### What is expected
Return the full listing exactly as it is written.
+--
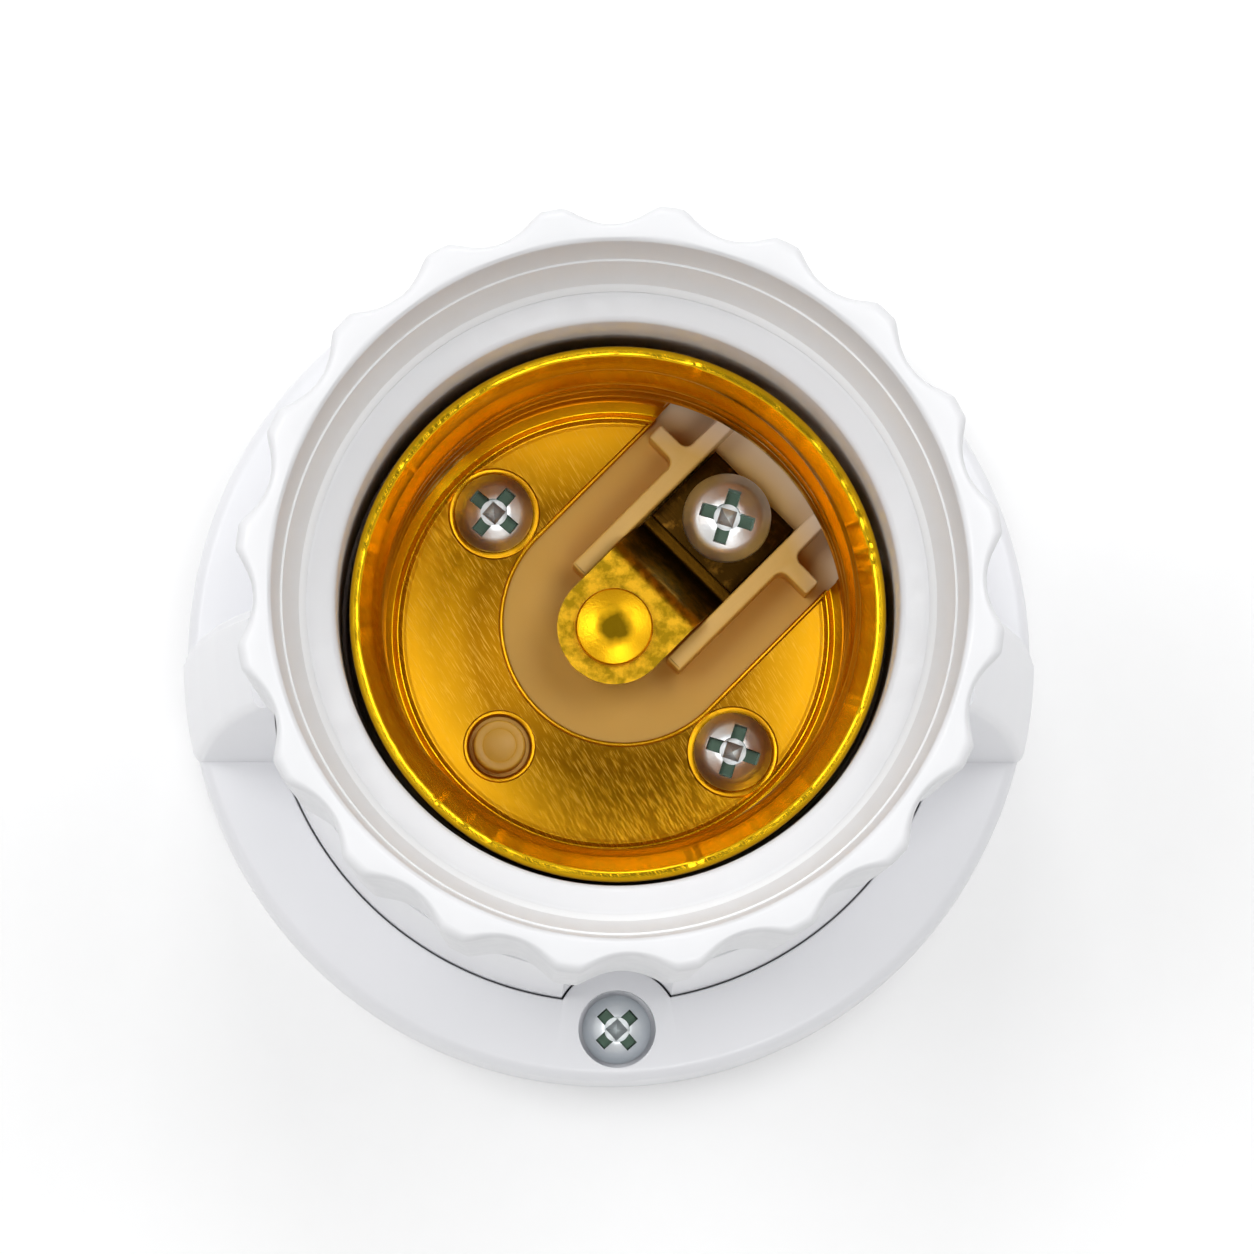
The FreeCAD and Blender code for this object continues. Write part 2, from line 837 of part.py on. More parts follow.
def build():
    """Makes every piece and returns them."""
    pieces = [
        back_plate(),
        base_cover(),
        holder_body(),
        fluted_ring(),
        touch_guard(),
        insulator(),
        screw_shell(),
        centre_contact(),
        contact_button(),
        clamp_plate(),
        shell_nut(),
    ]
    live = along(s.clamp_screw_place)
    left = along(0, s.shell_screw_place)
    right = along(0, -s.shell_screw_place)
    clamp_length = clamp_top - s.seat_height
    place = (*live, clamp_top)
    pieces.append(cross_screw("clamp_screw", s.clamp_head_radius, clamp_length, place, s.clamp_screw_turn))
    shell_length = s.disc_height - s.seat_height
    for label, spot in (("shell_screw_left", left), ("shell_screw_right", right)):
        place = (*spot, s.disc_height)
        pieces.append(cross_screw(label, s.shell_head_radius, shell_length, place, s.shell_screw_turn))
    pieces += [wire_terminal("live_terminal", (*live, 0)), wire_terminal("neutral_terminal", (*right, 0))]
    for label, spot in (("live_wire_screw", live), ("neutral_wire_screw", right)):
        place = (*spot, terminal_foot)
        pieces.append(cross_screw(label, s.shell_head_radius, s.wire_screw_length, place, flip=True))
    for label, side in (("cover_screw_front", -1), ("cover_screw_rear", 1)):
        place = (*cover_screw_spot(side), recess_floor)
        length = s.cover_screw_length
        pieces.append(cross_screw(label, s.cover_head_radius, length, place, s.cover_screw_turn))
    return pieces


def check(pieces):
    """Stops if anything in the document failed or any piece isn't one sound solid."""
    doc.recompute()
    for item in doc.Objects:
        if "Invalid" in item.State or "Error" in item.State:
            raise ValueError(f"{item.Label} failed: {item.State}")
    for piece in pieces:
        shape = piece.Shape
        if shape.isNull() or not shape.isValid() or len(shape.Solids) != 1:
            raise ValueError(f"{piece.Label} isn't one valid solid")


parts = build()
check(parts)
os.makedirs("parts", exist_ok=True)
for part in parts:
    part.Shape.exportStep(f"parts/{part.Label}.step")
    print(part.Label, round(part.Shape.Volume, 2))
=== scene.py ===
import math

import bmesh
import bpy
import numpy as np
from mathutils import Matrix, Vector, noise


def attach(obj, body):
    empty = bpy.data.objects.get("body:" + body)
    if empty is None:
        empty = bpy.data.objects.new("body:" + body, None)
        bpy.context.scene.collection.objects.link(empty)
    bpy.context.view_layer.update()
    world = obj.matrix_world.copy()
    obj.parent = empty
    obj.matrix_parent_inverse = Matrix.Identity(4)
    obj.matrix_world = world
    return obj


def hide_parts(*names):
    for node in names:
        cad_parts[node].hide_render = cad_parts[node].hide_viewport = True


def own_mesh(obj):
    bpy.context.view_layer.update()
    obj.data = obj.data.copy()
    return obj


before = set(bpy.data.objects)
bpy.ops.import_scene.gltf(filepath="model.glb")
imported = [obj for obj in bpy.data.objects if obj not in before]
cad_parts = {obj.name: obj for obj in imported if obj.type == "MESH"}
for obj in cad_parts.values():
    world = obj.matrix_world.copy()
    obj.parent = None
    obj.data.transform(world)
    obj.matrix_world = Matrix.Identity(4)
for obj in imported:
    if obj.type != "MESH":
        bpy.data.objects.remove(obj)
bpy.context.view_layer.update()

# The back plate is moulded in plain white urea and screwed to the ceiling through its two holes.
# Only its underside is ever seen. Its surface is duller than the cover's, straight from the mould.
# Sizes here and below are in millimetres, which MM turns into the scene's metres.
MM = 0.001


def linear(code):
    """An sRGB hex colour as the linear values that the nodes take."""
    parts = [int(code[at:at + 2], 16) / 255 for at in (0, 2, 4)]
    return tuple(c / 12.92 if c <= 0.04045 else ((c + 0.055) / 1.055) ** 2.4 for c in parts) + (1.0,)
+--
### Answer to the exercise
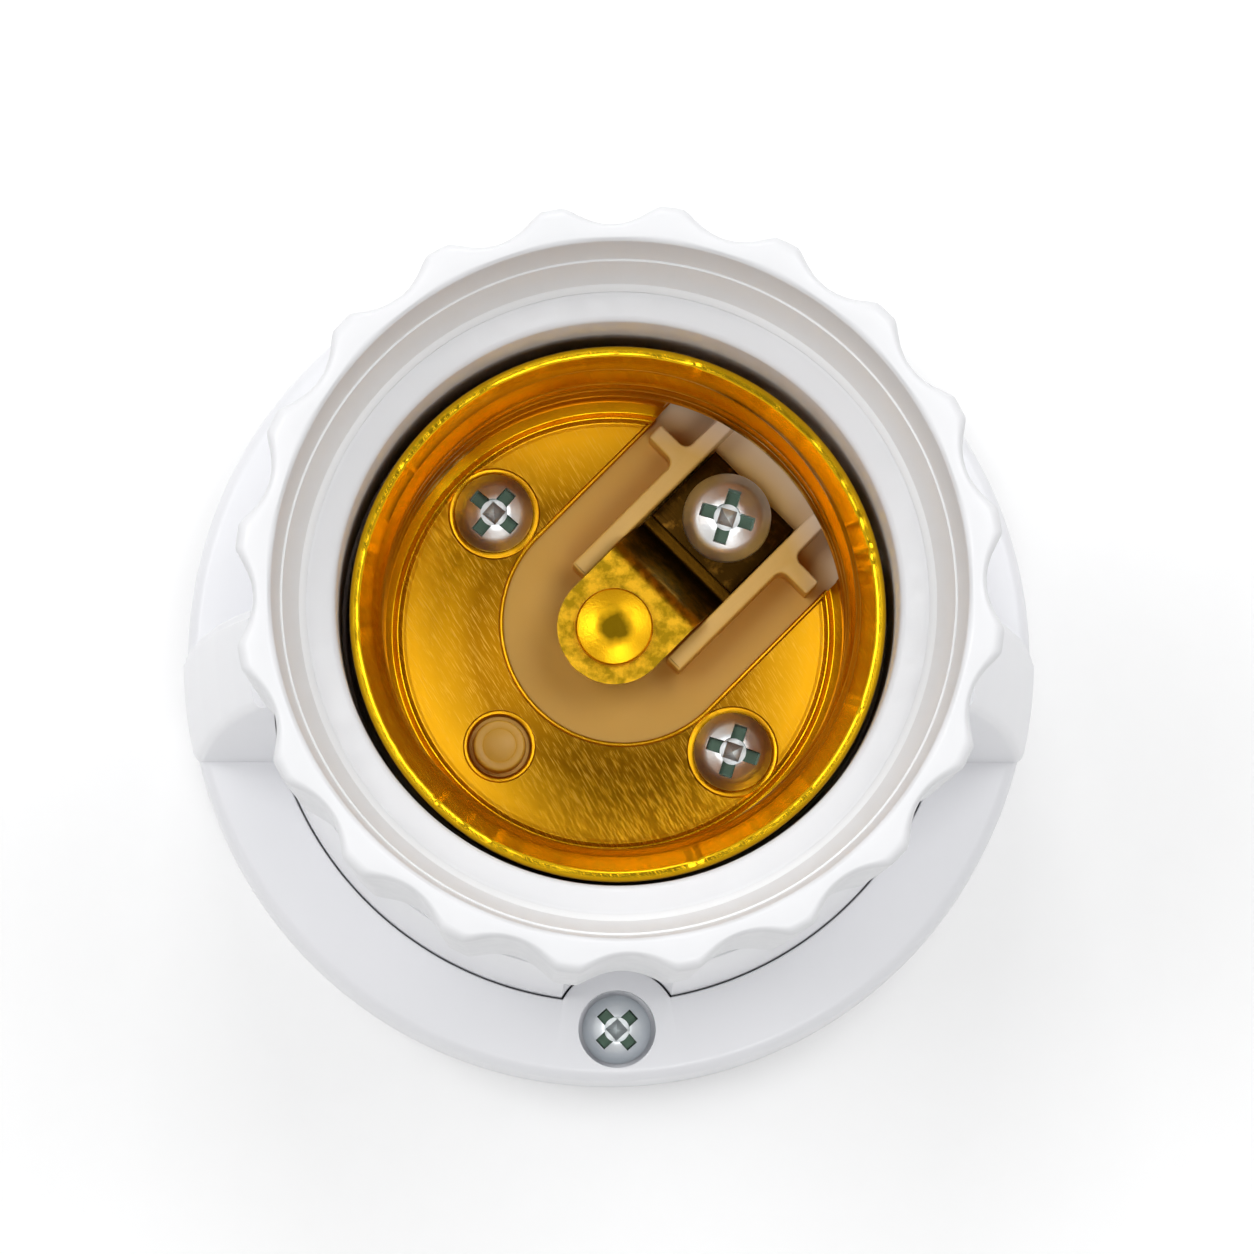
The FreeCAD and Blender code for this object continues. Write part 2, from line 837 of part.py on. More parts follow.
def build():
    """Makes every piece and returns them."""
    pieces = [
        back_plate(),
        base_cover(),
        holder_body(),
        fluted_ring(),
        touch_guard(),
        insulator(),
        screw_shell(),
        centre_contact(),
        contact_button(),
        clamp_plate(),
        shell_nut(),
    ]
    live = along(s.clamp_screw_place)
    left = along(0, s.shell_screw_place)
    right = along(0, -s.shell_screw_place)
    clamp_length = clamp_top - s.seat_height
    place = (*live, clamp_top)
    pieces.append(cross_screw("clamp_screw", s.clamp_head_radius, clamp_length, place, s.clamp_screw_turn))
    shell_length = s.disc_height - s.seat_height
    for label, spot in (("shell_screw_left", left), ("shell_screw_right", right)):
        place = (*spot, s.disc_height)
        pieces.append(cross_screw(label, s.shell_head_radius, shell_length, place, s.shell_screw_turn))
    pieces += [wire_terminal("live_terminal", (*live, 0)), wire_terminal("neutral_terminal", (*right, 0))]
    for label, spot in (("live_wire_screw", live), ("neutral_wire_screw", right)):
        place = (*spot, terminal_foot)
        pieces.append(cross_screw(label, s.shell_head_radius, s.wire_screw_length, place, flip=True))
    for label, side in (("cover_screw_front", -1), ("cover_screw_rear", 1)):
        place = (*cover_screw_spot(side), recess_floor)
        length = s.cover_screw_length
        pieces.append(cross_screw(label, s.cover_head_radius, length, place, s.cover_screw_turn))
    return pieces


def check(pieces):
    """Stops if anything in the document failed or any piece isn't one sound solid."""
    doc.recompute()
    for item in doc.Objects:
        if "Invalid" in item.State or "Error" in item.State:
            raise ValueError(f"{item.Label} failed: {item.State}")
    for piece in pieces:
        shape = piece.Shape
        if shape.isNull() or not shape.isValid() or len(shape.Solids) != 1:
            raise ValueError(f"{piece.Label} isn't one valid solid")


parts = build()
check(parts)
os.makedirs("parts", exist_ok=True)
for part in parts:
    part.Shape.exportStep(f"parts/{part.Label}.step")
    print(part.Label, round(part.Shape.Volume, 2))
=== scene.py ===
import math

import bmesh
import bpy
import numpy as np
from mathutils import Matrix, Vector, noise


def attach(obj, body):
    empty = bpy.data.objects.get("body:" + body)
    if empty is None:
        empty = bpy.data.objects.new("body:" + body, None)
        bpy.context.scene.collection.objects.link(empty)
    bpy.context.view_layer.update()
    world = obj.matrix_world.copy()
    obj.parent = empty
    obj.matrix_parent_inverse = Matrix.Identity(4)
    obj.matrix_world = world
    return obj


def hide_parts(*names):
    for node in names:
        cad_parts[node].hide_render = cad_parts[node].hide_viewport = True


def own_mesh(obj):
    bpy.context.view_layer.update()
    obj.data = obj.data.copy()
    return obj


before = set(bpy.data.objects)
bpy.ops.import_scene.gltf(filepath="model.glb")
imported = [obj for obj in bpy.data.objects if obj not in before]
cad_parts = {obj.name: obj for obj in imported if obj.type == "MESH"}
for obj in cad_parts.values():
    world = obj.matrix_world.copy()
    obj.parent = None
    obj.data.transform(world)
    obj.matrix_world = Matrix.Identity(4)
for obj in imported:
    if obj.type != "MESH":
        bpy.data.objects.remove(obj)
bpy.context.view_layer.update()

# The back plate is moulded in plain white urea and screwed to the ceiling through its two holes.
# Only its underside is ever seen. Its surface is duller than the cover's, straight from the mould.
# Sizes here and below are in millimetres, which MM turns into the scene's metres.
MM = 0.001


def linear(code):
    """An sRGB hex colour as the linear values that the nodes take."""
    parts = [int(code[at:at + 2], 16) / 255 for at in (0, 2, 4)]
    return tuple(c / 12.92 if c <= 0.04045 else ((c + 0.055) / 1.055) ** 2.4 for c in parts) + (1.0,)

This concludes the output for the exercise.